In this connection, Leon County also filed a motion for continuance on the day of the hearing. The trial court denied the motion.
Moreover, untimely filing is permitted only on a showing of good cause. Auto. Digital Sys., Inc. v. Bass, No. 12-94-00187-CV, 1996 WL 773026, at *11 (Tex.App.-Tyler Oct. 31, 1996, writ denied) (not designated for publication); Keene, 863 S.W.2d at 172.

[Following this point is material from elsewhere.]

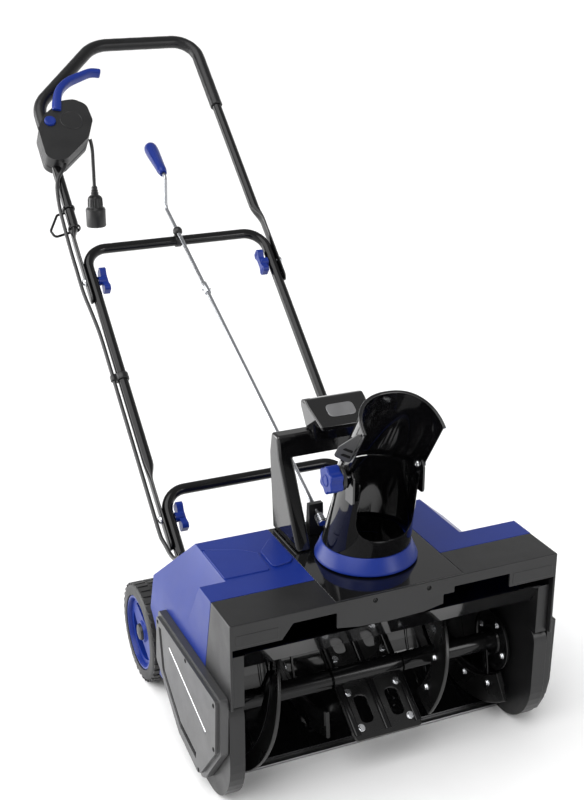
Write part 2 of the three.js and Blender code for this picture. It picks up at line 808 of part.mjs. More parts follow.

Leon County's motion to recuse was not reasonably timely, and does not show good cause to excuse the timing of its filing. The motion alleges that Leon County "learned of the reason for recusal less than ten days before the hearing." Leon County's seven days' notice excuses its failure to comply with the ten-day requirement, but, without more, does not excuse its filing of its recusal motion immediately before the hearing. Thus, the trial court did not abuse its discretion in not acting on the motion.
Accordingly, we should overrule Leon County's first issue, and address its other issues. Because the majority does otherwise, I respectfully dissent.